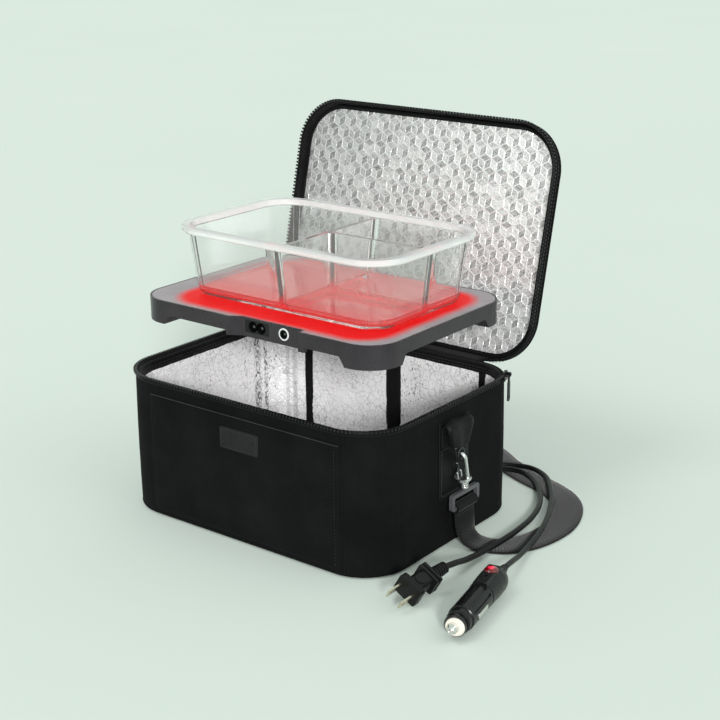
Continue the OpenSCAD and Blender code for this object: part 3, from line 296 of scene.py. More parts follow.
FABRIC = cloth("fabric_black", (0.0034, 0.0034, 0.0036), (0.0084, 0.0084, 0.0089))
PANEL = cloth("fabric_panel", (0.0036, 0.0036, 0.0038), (0.0088, 0.0088, 0.0093), 1.1)
BINDING = cloth("fabric_binding", (0.0030, 0.0030, 0.0033), (0.0090, 0.0090, 0.0096), 0.7, 0.55, 0.05)
TAPE = cloth("fabric_tape", (0.0060, 0.0060, 0.0063), (0.0160, 0.0160, 0.0167), 0.6, 0.65, 0.06)
WEBBING = webbing("webbing_black", (0.0022, 0.0022, 0.0024), (0.0070, 0.0070, 0.0075), 1.5, 0.02,
                  0.52, 0.16)
STRAP = webbing("webbing_strap", (0.005, 0.005, 0.0053), (0.015, 0.015, 0.0157), 1.5, 1.0, hanging=0.12)
BAND = webbing("webbing_inside", (0.003, 0.003, 0.0033), (0.008, 0.008, 0.0085), 1.2, 0.02)
THREAD = cloth("thread_black", (0.035, 0.035, 0.037), (0.070, 0.070, 0.073), 0.35, 0.6, 0.08)
PATCH = plastic("patch_blank", (0.006, 0.006, 0.0065), (0.010, 0.010, 0.011), 0.7, 0.8, 0.06,
                specular_ior_level=0.25)
LEAD = plastic("lead_black", (0.004, 0.004, 0.0043), (0.008, 0.008, 0.0085), 0.3, 0.9, 0.02,
               specular_ior_level=0.18)


# The part's sizes

bag_l, bag_d, bag_h, bag_r, edge_r, shell_t = 280, 210, 121, 42, 4, 1.2
floor_z, facing_z, wall_t, facing_in, tape_in, tape_t = 7.2, 113.5, 5.6, 2.4, 1.4, 0.8
teeth_z, lid_teeth_z, tooth_h = 122.2, 124.6, 2
lid_side_z, lid_top_z, lid_foam_z, lid_facing_in = 127.6, 139.6, 134.0, 7.4
seam_y, seam_z, seam_l, lid_open, panel_w = 104.2, 122.4, 190, 103.6, 204
front_half, side_run = bag_l / 2 - bag_r, bag_d - 2 * bag_r
corner_run = bag_r * math.pi / 2
around = 4 * front_half + 2 * side_run + 4 * corner_run
back_middle = around / 2


def on_outline(s, p=0.0):
    """Point and outward direction at s along the bag's outline, from the middle of the front
    toward +X, moved out by p."""
    s = (s + back_middle) % around - back_middle
    mirror = -1 if s < 0 else 1
    s = abs(s)
    if s < front_half:
        x, y, nx, ny = s, -bag_d / 2, 0, -1
    elif s < front_half + corner_run:
        a = (s - front_half) / bag_r
        nx, ny = math.sin(a), -math.cos(a)
        x, y = front_half + bag_r * nx, -bag_d / 2 + bag_r + bag_r * ny
    elif s < front_half + corner_run + side_run:
        x, y, nx, ny = bag_l / 2, -bag_d / 2 + bag_r + s - front_half - corner_run, 1, 0
    elif s < front_half + 2 * corner_run + side_run:
        a = (s - front_half - corner_run - side_run) / bag_r
        nx, ny = math.cos(a), math.sin(a)
        x, y = front_half + bag_r * nx, bag_d / 2 - bag_r + bag_r * ny
    else:
        x, y, nx, ny = back_middle - s, bag_d / 2, 0, 1
    return Vector((mirror * (x + p * nx), y + p * ny)), Vector((mirror * nx, ny))


def opened(v):
    """A point of the shut lid, moved to where it is when the lid is open."""
    a = math.radians(-lid_open)
    y, z = v[1] - seam_y, v[2] - seam_z
    return Vector((v[0], seam_y + y * math.cos(a) - z * math.sin(a),
                   seam_z + y * math.sin(a) + z * math.cos(a)))


def wobble(x, y, z, size, seed=0.0):
    """Smooth noise between about -1 and 1, with features of about the given size."""
    return noise.noise(Vector((x / size + seed, y / size + 3.7 * seed, z / size - seed)))


# Making pieces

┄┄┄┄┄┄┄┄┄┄

What is asked: Write out the material from the first line to the last, exactly.

The completed task:
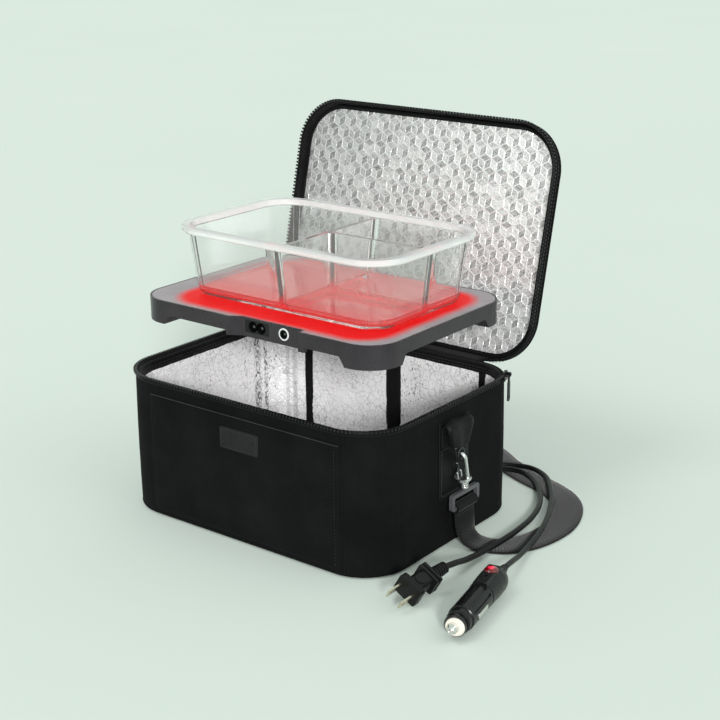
Continue the OpenSCAD and Blender code for this object: part 3, from line 296 of scene.py. More parts follow.
FABRIC = cloth("fabric_black", (0.0034, 0.0034, 0.0036), (0.0084, 0.0084, 0.0089))
PANEL = cloth("fabric_panel", (0.0036, 0.0036, 0.0038), (0.0088, 0.0088, 0.0093), 1.1)
BINDING = cloth("fabric_binding", (0.0030, 0.0030, 0.0033), (0.0090, 0.0090, 0.0096), 0.7, 0.55, 0.05)
TAPE = cloth("fabric_tape", (0.0060, 0.0060, 0.0063), (0.0160, 0.0160, 0.0167), 0.6, 0.65, 0.06)
WEBBING = webbing("webbing_black", (0.0022, 0.0022, 0.0024), (0.0070, 0.0070, 0.0075), 1.5, 0.02,
                  0.52, 0.16)
STRAP = webbing("webbing_strap", (0.005, 0.005, 0.0053), (0.015, 0.015, 0.0157), 1.5, 1.0, hanging=0.12)
BAND = webbing("webbing_inside", (0.003, 0.003, 0.0033), (0.008, 0.008, 0.0085), 1.2, 0.02)
THREAD = cloth("thread_black", (0.035, 0.035, 0.037), (0.070, 0.070, 0.073), 0.35, 0.6, 0.08)
PATCH = plastic("patch_blank", (0.006, 0.006, 0.0065), (0.010, 0.010, 0.011), 0.7, 0.8, 0.06,
                specular_ior_level=0.25)
LEAD = plastic("lead_black", (0.004, 0.004, 0.0043), (0.008, 0.008, 0.0085), 0.3, 0.9, 0.02,
               specular_ior_level=0.18)


# The part's sizes

bag_l, bag_d, bag_h, bag_r, edge_r, shell_t = 280, 210, 121, 42, 4, 1.2
floor_z, facing_z, wall_t, facing_in, tape_in, tape_t = 7.2, 113.5, 5.6, 2.4, 1.4, 0.8
teeth_z, lid_teeth_z, tooth_h = 122.2, 124.6, 2
lid_side_z, lid_top_z, lid_foam_z, lid_facing_in = 127.6, 139.6, 134.0, 7.4
seam_y, seam_z, seam_l, lid_open, panel_w = 104.2, 122.4, 190, 103.6, 204
front_half, side_run = bag_l / 2 - bag_r, bag_d - 2 * bag_r
corner_run = bag_r * math.pi / 2
around = 4 * front_half + 2 * side_run + 4 * corner_run
back_middle = around / 2


def on_outline(s, p=0.0):
    """Point and outward direction at s along the bag's outline, from the middle of the front
    toward +X, moved out by p."""
    s = (s + back_middle) % around - back_middle
    mirror = -1 if s < 0 else 1
    s = abs(s)
    if s < front_half:
        x, y, nx, ny = s, -bag_d / 2, 0, -1
    elif s < front_half + corner_run:
        a = (s - front_half) / bag_r
        nx, ny = math.sin(a), -math.cos(a)
        x, y = front_half + bag_r * nx, -bag_d / 2 + bag_r + bag_r * ny
    elif s < front_half + corner_run + side_run:
        x, y, nx, ny = bag_l / 2, -bag_d / 2 + bag_r + s - front_half - corner_run, 1, 0
    elif s < front_half + 2 * corner_run + side_run:
        a = (s - front_half - corner_run - side_run) / bag_r
        nx, ny = math.cos(a), math.sin(a)
        x, y = front_half + bag_r * nx, bag_d / 2 - bag_r + bag_r * ny
    else:
        x, y, nx, ny = back_middle - s, bag_d / 2, 0, 1
    return Vector((mirror * (x + p * nx), y + p * ny)), Vector((mirror * nx, ny))


def opened(v):
    """A point of the shut lid, moved to where it is when the lid is open."""
    a = math.radians(-lid_open)
    y, z = v[1] - seam_y, v[2] - seam_z
    return Vector((v[0], seam_y + y * math.cos(a) - z * math.sin(a),
                   seam_z + y * math.sin(a) + z * math.cos(a)))


def wobble(x, y, z, size, seed=0.0):
    """Smooth noise between about -1 and 1, with features of about the given size."""
    return noise.noise(Vector((x / size + seed, y / size + 3.7 * seed, z / size - seed)))


# Making pieces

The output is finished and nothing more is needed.